The ability to start a TTR pension is subject to the Total Super Balance (TSB) rules. While TTR pensions don't count toward the Transfer Balance Cap (which limits how much you can move into a tax-free 'retirement' phase), they are still complex instruments. Always consult with a qualified financial advisor to ensure your TSB is within the limits and that the administrative costs of running a second 'pension' account don't outweigh the tax savings.
You cannot run a TTR strategy from your standard 'Accumulation' account. You must move a portion of your balance into a new 'Transition to Retirement' pension account. This allows the fund to track the 4-10% withdrawal limits separately.
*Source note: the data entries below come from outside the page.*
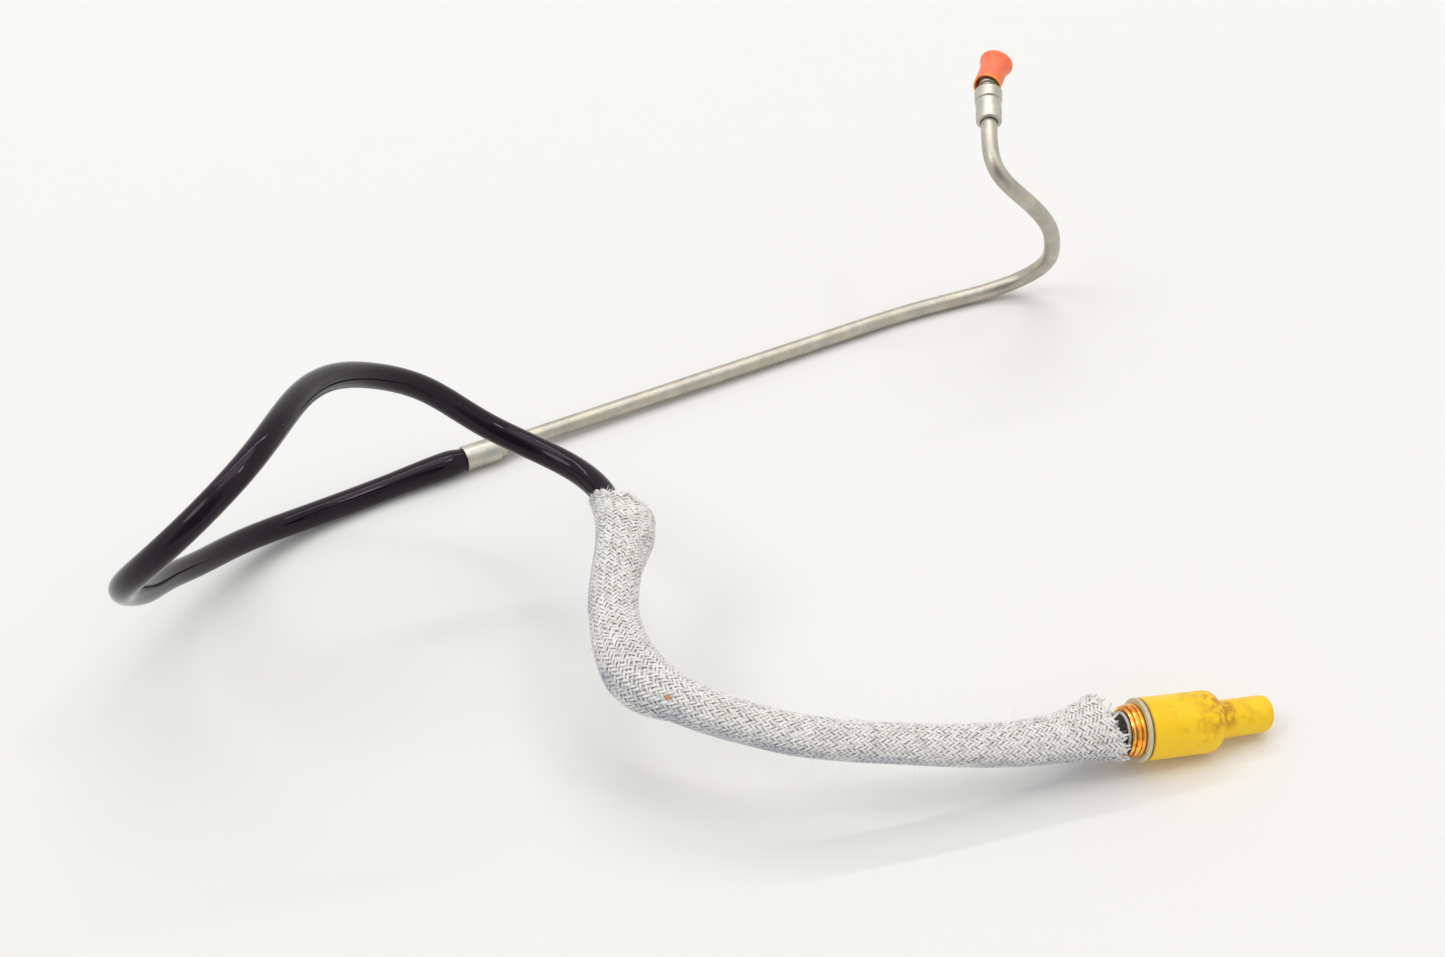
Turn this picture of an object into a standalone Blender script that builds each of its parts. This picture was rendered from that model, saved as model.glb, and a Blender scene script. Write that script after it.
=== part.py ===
"""Hydraulic line: steel pipe, hose, heat sleeve and quick coupling, lying as it rests on a flat surface.

Metres, +Z up, the surface at z = 0. X runs along the line from the hose's loop to the coupling.
Turned pieces are drawn about their own axis: +Z points out of the line at both of its ends.
"""

import math

import bmesh
import bpy
import numpy as np
from mathutils import Matrix, Vector

# Clearances
FIT = 0.0003  # between pieces that touch
FLOOR_GAP = 0.00005  # between the lowest points and the surface

# Steel pipe: corners of its centreline and the bend radius at each inner corner
PIPE_OD = 0.00635
PIPE_WALL = 0.0009
PIPE_INSERT_OD = 0.0050  # swaged end inside the hose
PIPE_INSERT_WALL = 0.0008
PIPE_INSERT_REACH = 0.010  # past the ferrule's mouth, into the hose
PIPE_MOUTH = (-0.0911, 0.0326)  # x, y of the pipe ferrule's mouth
PIPE_CORNERS_ON_TABLE = [(0.0809, 0.128), (0.1401, 0.1521)]
PIPE_CORNERS_RAISED = [(0.1336, 0.1040, 0.0639), (0.1075, 0.0993, 0.0909), (0.1081, 0.1206, 0.0984)]
PIPE_BEND_RADII = [0.060, 0.019, 0.041, 0.0095]
PIPE_SEAT_DEPTH = 0.011  # inside the fitting

# Fitting on the raised end of the pipe
FITTING_SLEEVE_OD = 0.0099
FITTING_SLEEVE_LENGTH = 0.0101
FITTING_COLLAR_STEP = 0.00035  # the collar stands this far out of the sleeve
FITTING_COLLAR_LENGTH = 0.0045
FITTING_EDGE = 0.0007
STUB_OD = 0.0070
STUB_LENGTH = 0.0072
STUB_CONE_STEP = 0.0009  # the cone's end stands this far out of the stub
STUB_CONE_LENGTH = 0.0010
STUB_CHAMFER = 0.0007
STUB_GROOVE_WIDTH = 0.0018
STUB_GROOVE_DEPTH = 0.0007
STUB_GROOVES_AT = [0.0023, 0.0052]  # from the collar: pin groove, seal groove
STUB_BORE = 0.0034

# Red cap, leaning on the stub
RED_CAP_SLACK = 0.00095  # between the stub and the cap's bore
RED_CAP_WALL = 0.00075
RED_CAP_HEAD_STEP = 0.00125  # the head stands this far out of the body
RED_CAP_HEAD_THICKNESS = 0.0015
RED_CAP_LENGTH = 0.0132
RED_CAP_FLARE = 0.0045  # length over which the body widens to the head
RED_CAP_AZIMUTH = math.radians(19.3)  # from +Y towards +X
RED_CAP_RISE = math.radians(11.7)
RED_CAP_DEPTH = 0.0032  # from the stub's end back to where the cap's axis crosses the stub's
RED_CAP_ON_STUB = 0.0004  # from the cap's mouth to that point

# Crimp ferrule between pipe and hose
PIPE_FERRULE_OD = 0.0098
PIPE_FERRULE_WALL = 0.0007
PIPE_FERRULE_LENGTH = 0.0166
PIPE_FERRULE_NECK = 0.0030
PIPE_FERRULE_EDGE = 0.0008

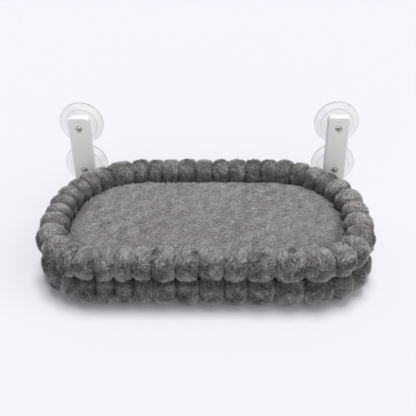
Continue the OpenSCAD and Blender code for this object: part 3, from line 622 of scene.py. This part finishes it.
# Woven polyester lining: dark yarn in plain weave. The real threads lie 0.4 mm apart,
# too fine to show, so the weave is drawn with bands 5 mm apart.
lining, tree, shader = new_material("woven_polyester_lining")
where = add_node(tree, "ShaderNodeTexCoord")
warp = add_node(tree, "ShaderNodeTexWave", {"Vector": where.outputs["Object"], "Scale": 62.5,
                                            "Distortion": 0.6, "Detail": 1.0}, bands_direction="X")
weft = add_node(tree, "ShaderNodeTexWave", {"Vector": where.outputs["Object"], "Scale": 62.5,
                                            "Distortion": 0.6, "Detail": 1.0}, bands_direction="Y")
weave = add_node(tree, "ShaderNodeMath", {0: warp.outputs["Fac"], 1: weft.outputs["Fac"]},
                 operation="MULTIPLY")
tone = add_node(tree, "ShaderNodeMix", {"Factor": weave.outputs["Value"], "A": linear("4B4B4D"),
                                        "B": linear("67676A")}, data_type="RGBA")
tree.links.new(tone.outputs["Result"], shader.inputs["Base Color"])
dents = add_node(tree, "ShaderNodeBump", {"Height": weave.outputs["Value"], "Strength": 0.4,
                                          "Distance": 0.0004})
tree.links.new(dents.outputs["Normal"], shader.inputs["Normal"])
shader.inputs["Roughness"].default_value = 0.85
for panel in panels:
    panel.data.materials.append(lining)

# Hook-and-loop straps
# Six bands of black nylon webbing, 25 mm wide, wrapped once round the hoop with the end
# pressed down over the start. They are sewn to the base of the upper tier.
STRAP_WIDTH, STRAP_WALL, STRAP_LAYER = 0.025, 0.0006, 0.0007
STRAP_START, STRAP_LAP = 2.2, 1.0
FRONT_STRAP_X, SIDE_STRAP_Y = 0.130, -0.030
strap_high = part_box("webbing_straps")[1]
hoop_low, hoop_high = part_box("hoop_tube")
tube_radius = (hoop_high.z - hoop_low.z) / 2
tube_z = (hoop_high.z + hoop_low.z) / 2
leg_x, front_y = hoop_high.x - tube_radius, hoop_low.y + tube_radius
strap_r = strap_high.x - leg_x
back_strap_y = strap_high.y - STRAP_WIDTH / 2
straps = []
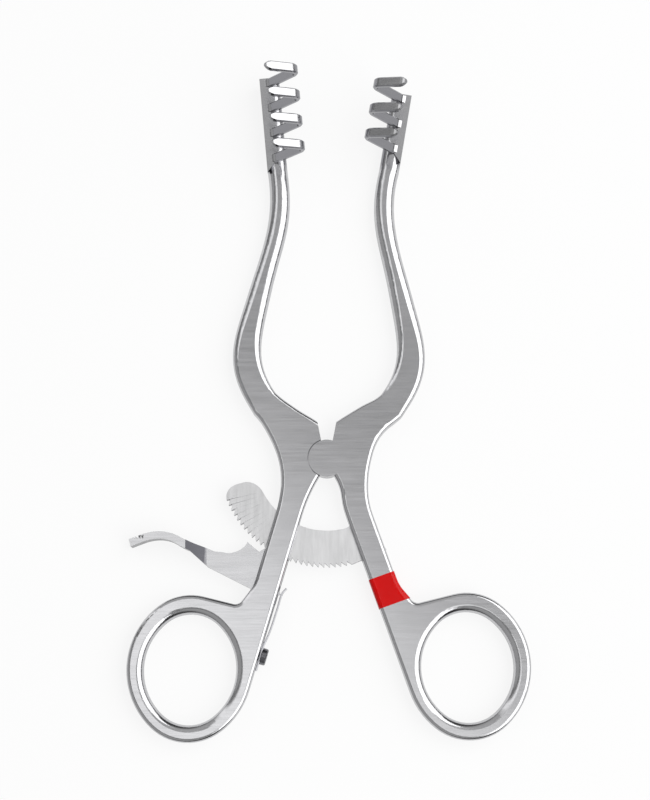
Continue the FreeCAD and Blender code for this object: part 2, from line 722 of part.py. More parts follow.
def build_ratchet_bar():
    """A flat ring sector with saw teeth round its outside, riveted into the right shank."""
    body = new_body("ratchet_bar")
    body.setExpression("Placement.Base.z", BAR_LOW)
    root, end = -size("bar_root_angle"), size("bar_end_angle")
    blank = body_sketch(body, "bar_plan", sector(size("bar_inner"), size("bar_outer"), root, end))
    sector_pad = pad(body, blank, "sizes.bar_thick")
    doc.recompute()
    corners = []
    for index, edge in enumerate(body.Shape.Edges, start=1):
        upright = edge.BoundBox.ZLength > size("bar_thick") / 2
        free = math.degrees(math.atan2(-edge.CenterOfMass.x, -edge.CenterOfMass.y)) > end - 1
        if upright and free:
            corners.append("Edge%d" % index)
    fillet = body.newObject("PartDesign::Fillet", "bar_end")
    fillet.Base = (sector_pad, corners)
    bind(fillet, Radius="sizes.bar_corner")
    body.Tip = fillet
    doc.recompute()
    pitch, outer, depth = size("tooth_pitch"), size("bar_outer"), size("tooth_depth")
    tip = seat_tooth()
    tip -= pitch * math.floor((tip + size("first_tooth")) / pitch)
    over = 0.5
    notch = closed_lines([below(outer + over, tip), below(outer - depth, tip - 0.12 * pitch),
                          below(outer, tip - 0.95 * pitch), below(outer + over, tip - 0.98 * pitch)])
    gullet = pocket(body, body_sketch(body, "tooth_gap", notch), "sizes.bar_thick", reverse=True)
    pattern = body.newObject("PartDesign::PolarPattern", "bar_teeth")
    pattern.Originals = [gullet]
    pattern.Axis = (body_sketch_of(gullet), ["N_Axis"])
    count = int((end - 4.2 - tip) / pitch) + 1
    pattern.Occurrences = count
    pattern.Angle = pitch * (count - 1) if count > 1 else pitch
    pattern.Reversed = True
    body.Tip = pattern
    holes = [circle(size("rivet_radius"), place) for place in rivet_places()]
    pocket(body, body_sketch(body, "bar_rivet_holes", holes), "sizes.bar_thick", reverse=True)
    return body


def body_sketch_of(feature):
    return feature.Profile[0]


def pin_place():
    return Vector(-size("pin_out"), -size("pin_down"), 0)


def swung(point, degrees):
    """A point of the release lever after a turn about its pin, thumb end down."""
    return pin_place() + Rotation(Vector(0, 0, 1), degrees).multVec(point - pin_place())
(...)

Ensure your fund allows 'commutation' (moving money back and forth) if your circumstances change.
If your goal is 'wealth maximization' rather than 'working less,' set your TTR pension drawdown to roughly equal the net amount you are salary sacrificing. This ensures your lifestyle remains unchanged while your super balance grows faster due to the tax savings. Review this balance every July 1st as tax brackets and contribution caps change.
Starting a TTR pension midway through a financial year requires careful calculation, as the 4% and 10% limits are pro-rated based on the days remaining in the year. If you start on June 1st, you must still withdraw at least the pro-rated 4% minimum before June 30th. Many people find it simpler to start their TTR journey on July 1st for cleaner record-keeping.
Robert, 63, wanted to reduce his work from 5 days to 3 days to spend more time with his grandkids. His salary dropped from $100,000 to $60,000. By starting a TTR pension and withdrawing $30,000 a year from his $500,000 balance, he maintained a take-home pay similar to his old full-time role, allowing him to ease into retirement without a sudden lifestyle shock.
Susan, 60, earns $150,000 and has $400,000 in super. She doesn't want to stop working but wants to maximize her super. She started salary sacrificing $20,000 a year and took a 5% ($20,000) TTR pension. Because the pension was tax-free and the sacrifice reduced her taxable income, her take-home pay actually *increased* by $3,000 a year, while her super balance grew faster than before.
Greg, 60, had a $50,000 balance remaining on his mortgage. He used a TTR strategy to withdraw the maximum 10% ($40,000) from his super over 18 months. He used this tax-free income to pay off his mortgage completely before he retired, removing his largest monthly expense and providing total peace of mind for his final years of work.